What the exercise asks
The records that follow are to be repeated without alteration.

═══ Supplied material

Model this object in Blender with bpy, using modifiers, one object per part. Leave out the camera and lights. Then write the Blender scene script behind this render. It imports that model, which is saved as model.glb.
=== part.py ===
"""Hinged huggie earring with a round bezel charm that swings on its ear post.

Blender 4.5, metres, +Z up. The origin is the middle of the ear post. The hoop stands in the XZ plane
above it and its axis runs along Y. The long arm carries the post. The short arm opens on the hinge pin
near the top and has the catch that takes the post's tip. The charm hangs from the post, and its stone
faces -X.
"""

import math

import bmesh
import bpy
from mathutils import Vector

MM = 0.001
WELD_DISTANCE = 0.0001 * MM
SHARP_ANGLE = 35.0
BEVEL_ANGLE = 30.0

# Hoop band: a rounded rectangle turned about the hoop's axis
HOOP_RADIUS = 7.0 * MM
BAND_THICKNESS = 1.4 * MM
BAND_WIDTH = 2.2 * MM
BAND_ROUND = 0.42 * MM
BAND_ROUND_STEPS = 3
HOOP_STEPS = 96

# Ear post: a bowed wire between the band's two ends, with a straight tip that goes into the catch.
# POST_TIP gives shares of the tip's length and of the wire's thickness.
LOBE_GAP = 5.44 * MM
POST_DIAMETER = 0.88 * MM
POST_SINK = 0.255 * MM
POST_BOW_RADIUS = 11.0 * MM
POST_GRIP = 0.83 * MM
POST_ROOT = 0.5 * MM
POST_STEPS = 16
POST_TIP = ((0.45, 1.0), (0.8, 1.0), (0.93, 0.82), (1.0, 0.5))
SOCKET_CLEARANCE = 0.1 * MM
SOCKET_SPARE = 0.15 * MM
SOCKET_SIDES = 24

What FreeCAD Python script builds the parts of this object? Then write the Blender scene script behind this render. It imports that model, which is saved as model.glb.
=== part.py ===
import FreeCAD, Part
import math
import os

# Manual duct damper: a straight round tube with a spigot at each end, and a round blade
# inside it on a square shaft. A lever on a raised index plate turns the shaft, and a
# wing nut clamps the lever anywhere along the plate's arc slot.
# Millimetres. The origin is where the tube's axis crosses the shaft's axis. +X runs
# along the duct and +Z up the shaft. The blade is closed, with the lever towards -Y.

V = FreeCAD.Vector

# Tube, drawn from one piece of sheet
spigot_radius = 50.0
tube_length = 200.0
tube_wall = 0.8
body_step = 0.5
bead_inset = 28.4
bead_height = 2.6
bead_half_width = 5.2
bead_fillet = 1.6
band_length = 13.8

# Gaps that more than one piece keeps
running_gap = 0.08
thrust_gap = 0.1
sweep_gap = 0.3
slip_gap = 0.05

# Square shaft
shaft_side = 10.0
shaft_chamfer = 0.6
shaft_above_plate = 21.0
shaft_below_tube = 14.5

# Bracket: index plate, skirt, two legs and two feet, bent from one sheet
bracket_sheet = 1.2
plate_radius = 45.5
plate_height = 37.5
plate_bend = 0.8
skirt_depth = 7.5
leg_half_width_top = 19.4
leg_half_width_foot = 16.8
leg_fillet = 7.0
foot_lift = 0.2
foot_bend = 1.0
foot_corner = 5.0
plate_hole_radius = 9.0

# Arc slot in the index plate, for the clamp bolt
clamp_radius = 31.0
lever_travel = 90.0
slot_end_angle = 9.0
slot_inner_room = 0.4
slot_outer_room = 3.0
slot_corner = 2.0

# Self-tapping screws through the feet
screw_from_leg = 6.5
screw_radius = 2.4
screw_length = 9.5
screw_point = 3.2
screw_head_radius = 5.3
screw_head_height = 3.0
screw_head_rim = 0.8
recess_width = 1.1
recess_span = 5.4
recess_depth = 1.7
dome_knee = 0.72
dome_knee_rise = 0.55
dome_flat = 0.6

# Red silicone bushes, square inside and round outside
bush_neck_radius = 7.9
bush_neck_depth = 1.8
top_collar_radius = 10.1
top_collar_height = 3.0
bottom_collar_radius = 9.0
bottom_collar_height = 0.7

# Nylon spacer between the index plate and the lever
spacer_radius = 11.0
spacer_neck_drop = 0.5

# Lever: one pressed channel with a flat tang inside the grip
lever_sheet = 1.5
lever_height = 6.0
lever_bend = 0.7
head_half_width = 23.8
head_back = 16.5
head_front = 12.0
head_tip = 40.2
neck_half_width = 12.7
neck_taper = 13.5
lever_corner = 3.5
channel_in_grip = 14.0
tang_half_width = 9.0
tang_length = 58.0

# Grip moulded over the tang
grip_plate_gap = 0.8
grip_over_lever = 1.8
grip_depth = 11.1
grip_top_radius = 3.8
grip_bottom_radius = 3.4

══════

Solution to the problem
Model this object in Blender with bpy, using modifiers, one object per part. Leave out the camera and lights. Then write the Blender scene script behind this render. It imports that model, which is saved as model.glb.
=== part.py ===
"""Hinged huggie earring with a round bezel charm that swings on its ear post.

Blender 4.5, metres, +Z up. The origin is the middle of the ear post. The hoop stands in the XZ plane
above it and its axis runs along Y. The long arm carries the post. The short arm opens on the hinge pin
near the top and has the catch that takes the post's tip. The charm hangs from the post, and its stone
faces -X.
"""

import math

import bmesh
import bpy
from mathutils import Vector

MM = 0.001
WELD_DISTANCE = 0.0001 * MM
SHARP_ANGLE = 35.0
BEVEL_ANGLE = 30.0

# Hoop band: a rounded rectangle turned about the hoop's axis
HOOP_RADIUS = 7.0 * MM
BAND_THICKNESS = 1.4 * MM
BAND_WIDTH = 2.2 * MM
BAND_ROUND = 0.42 * MM
BAND_ROUND_STEPS = 3
HOOP_STEPS = 96

# Ear post: a bowed wire between the band's two ends, with a straight tip that goes into the catch.
# POST_TIP gives shares of the tip's length and of the wire's thickness.
LOBE_GAP = 5.44 * MM
POST_DIAMETER = 0.88 * MM
POST_SINK = 0.255 * MM
POST_BOW_RADIUS = 11.0 * MM
POST_GRIP = 0.83 * MM
POST_ROOT = 0.5 * MM
POST_STEPS = 16
POST_TIP = ((0.45, 1.0), (0.8, 1.0), (0.93, 0.82), (1.0, 0.5))
SOCKET_CLEARANCE = 0.1 * MM
SOCKET_SPARE = 0.15 * MM
SOCKET_SIDES = 24

What FreeCAD Python script builds the parts of this object? Then write the Blender scene script behind this render. It imports that model, which is saved as model.glb.
=== part.py ===
import FreeCAD, Part
import math
import os

# Manual duct damper: a straight round tube with a spigot at each end, and a round blade
# inside it on a square shaft. A lever on a raised index plate turns the shaft, and a
# wing nut clamps the lever anywhere along the plate's arc slot.
# Millimetres. The origin is where the tube's axis crosses the shaft's axis. +X runs
# along the duct and +Z up the shaft. The blade is closed, with the lever towards -Y.

V = FreeCAD.Vector

# Tube, drawn from one piece of sheet
spigot_radius = 50.0
tube_length = 200.0
tube_wall = 0.8
body_step = 0.5
bead_inset = 28.4
bead_height = 2.6
bead_half_width = 5.2
bead_fillet = 1.6
band_length = 13.8

# Gaps that more than one piece keeps
running_gap = 0.08
thrust_gap = 0.1
sweep_gap = 0.3
slip_gap = 0.05

# Square shaft
shaft_side = 10.0
shaft_chamfer = 0.6
shaft_above_plate = 21.0
shaft_below_tube = 14.5

# Bracket: index plate, skirt, two legs and two feet, bent from one sheet
bracket_sheet = 1.2
plate_radius = 45.5
plate_height = 37.5
plate_bend = 0.8
skirt_depth = 7.5
leg_half_width_top = 19.4
leg_half_width_foot = 16.8
leg_fillet = 7.0
foot_lift = 0.2
foot_bend = 1.0
foot_corner = 5.0
plate_hole_radius = 9.0

# Arc slot in the index plate, for the clamp bolt
clamp_radius = 31.0
lever_travel = 90.0
slot_end_angle = 9.0
slot_inner_room = 0.4
slot_outer_room = 3.0
slot_corner = 2.0

# Self-tapping screws through the feet
screw_from_leg = 6.5
screw_radius = 2.4
screw_length = 9.5
screw_point = 3.2
screw_head_radius = 5.3
screw_head_height = 3.0
screw_head_rim = 0.8
recess_width = 1.1
recess_span = 5.4
recess_depth = 1.7
dome_knee = 0.72
dome_knee_rise = 0.55
dome_flat = 0.6

# Red silicone bushes, square inside and round outside
bush_neck_radius = 7.9
bush_neck_depth = 1.8
top_collar_radius = 10.1
top_collar_height = 3.0
bottom_collar_radius = 9.0
bottom_collar_height = 0.7

# Nylon spacer between the index plate and the lever
spacer_radius = 11.0
spacer_neck_drop = 0.5

# Lever: one pressed channel with a flat tang inside the grip
lever_sheet = 1.5
lever_height = 6.0
lever_bend = 0.7
head_half_width = 23.8
head_back = 16.5
head_front = 12.0
head_tip = 40.2
neck_half_width = 12.7
neck_taper = 13.5
lever_corner = 3.5
channel_in_grip = 14.0
tang_half_width = 9.0
tang_length = 58.0

# Grip moulded over the tang
grip_plate_gap = 0.8
grip_over_lever = 1.8
grip_depth = 11.1
grip_top_radius = 3.8
grip_bottom_radius = 3.4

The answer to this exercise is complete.